» SUPPLIED INFORMATION:
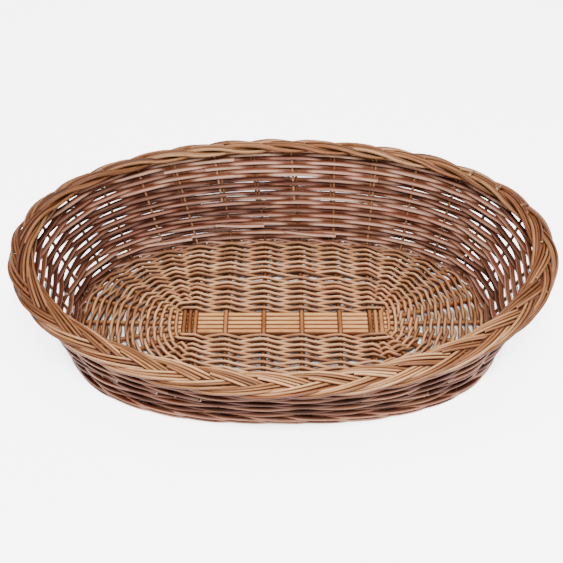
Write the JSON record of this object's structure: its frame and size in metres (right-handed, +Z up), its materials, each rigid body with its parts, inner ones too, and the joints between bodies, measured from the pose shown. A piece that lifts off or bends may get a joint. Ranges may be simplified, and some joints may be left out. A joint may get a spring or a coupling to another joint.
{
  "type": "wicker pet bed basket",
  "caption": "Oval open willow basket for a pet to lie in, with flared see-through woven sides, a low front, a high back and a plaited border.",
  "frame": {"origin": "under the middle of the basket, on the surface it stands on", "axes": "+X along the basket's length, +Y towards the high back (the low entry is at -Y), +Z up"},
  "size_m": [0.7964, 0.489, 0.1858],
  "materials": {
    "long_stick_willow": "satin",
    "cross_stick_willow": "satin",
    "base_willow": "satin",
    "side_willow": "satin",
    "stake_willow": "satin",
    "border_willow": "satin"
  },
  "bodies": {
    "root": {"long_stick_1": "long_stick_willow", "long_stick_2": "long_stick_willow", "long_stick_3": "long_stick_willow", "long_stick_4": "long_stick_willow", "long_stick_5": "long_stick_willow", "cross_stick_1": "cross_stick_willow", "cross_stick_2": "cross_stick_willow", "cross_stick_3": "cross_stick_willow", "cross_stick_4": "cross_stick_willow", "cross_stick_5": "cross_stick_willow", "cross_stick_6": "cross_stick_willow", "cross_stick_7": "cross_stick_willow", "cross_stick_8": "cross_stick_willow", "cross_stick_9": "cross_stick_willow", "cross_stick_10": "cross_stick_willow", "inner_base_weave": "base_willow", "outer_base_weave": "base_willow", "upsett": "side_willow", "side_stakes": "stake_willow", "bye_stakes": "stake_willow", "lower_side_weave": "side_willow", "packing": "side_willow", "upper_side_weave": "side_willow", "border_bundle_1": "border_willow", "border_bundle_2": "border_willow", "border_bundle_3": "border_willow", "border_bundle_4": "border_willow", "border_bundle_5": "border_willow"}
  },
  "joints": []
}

» THE EXERCISE:
Reproduce all the data word for word.

» EXERCISE ANSWER:
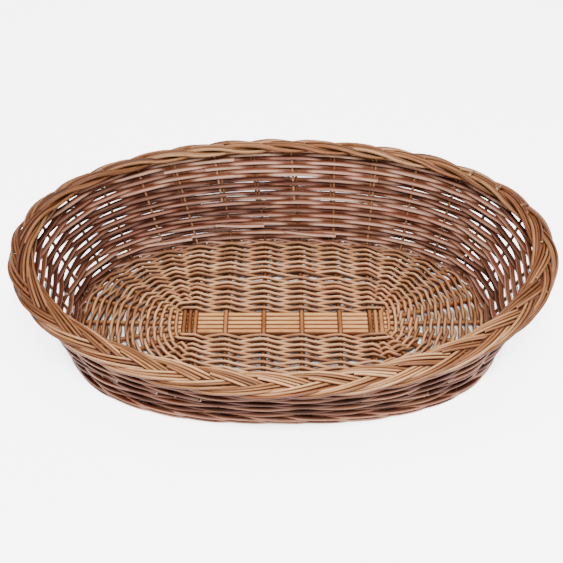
Write the JSON record of this object's structure: its frame and size in metres (right-handed, +Z up), its materials, each rigid body with its parts, inner ones too, and the joints between bodies, measured from the pose shown. A piece that lifts off or bends may get a joint. Ranges may be simplified, and some joints may be left out. A joint may get a spring or a coupling to another joint.
{
  "type": "wicker pet bed basket",
  "caption": "Oval open willow basket for a pet to lie in, with flared see-through woven sides, a low front, a high back and a plaited border.",
  "frame": {"origin": "under the middle of the basket, on the surface it stands on", "axes": "+X along the basket's length, +Y towards the high back (the low entry is at -Y), +Z up"},
  "size_m": [0.7964, 0.489, 0.1858],
  "materials": {
    "long_stick_willow": "satin",
    "cross_stick_willow": "satin",
    "base_willow": "satin",
    "side_willow": "satin",
    "stake_willow": "satin",
    "border_willow": "satin"
  },
  "bodies": {
    "root": {"long_stick_1": "long_stick_willow", "long_stick_2": "long_stick_willow", "long_stick_3": "long_stick_willow", "long_stick_4": "long_stick_willow", "long_stick_5": "long_stick_willow", "cross_stick_1": "cross_stick_willow", "cross_stick_2": "cross_stick_willow", "cross_stick_3": "cross_stick_willow", "cross_stick_4": "cross_stick_willow", "cross_stick_5": "cross_stick_willow", "cross_stick_6": "cross_stick_willow", "cross_stick_7": "cross_stick_willow", "cross_stick_8": "cross_stick_willow", "cross_stick_9": "cross_stick_willow", "cross_stick_10": "cross_stick_willow", "inner_base_weave": "base_willow", "outer_base_weave": "base_willow", "upsett": "side_willow", "side_stakes": "stake_willow", "bye_stakes": "stake_willow", "lower_side_weave": "side_willow", "packing": "side_willow", "upper_side_weave": "side_willow", "border_bundle_1": "border_willow", "border_bundle_2": "border_willow", "border_bundle_3": "border_willow", "border_bundle_4": "border_willow", "border_bundle_5": "border_willow"}
  },
  "joints": []
}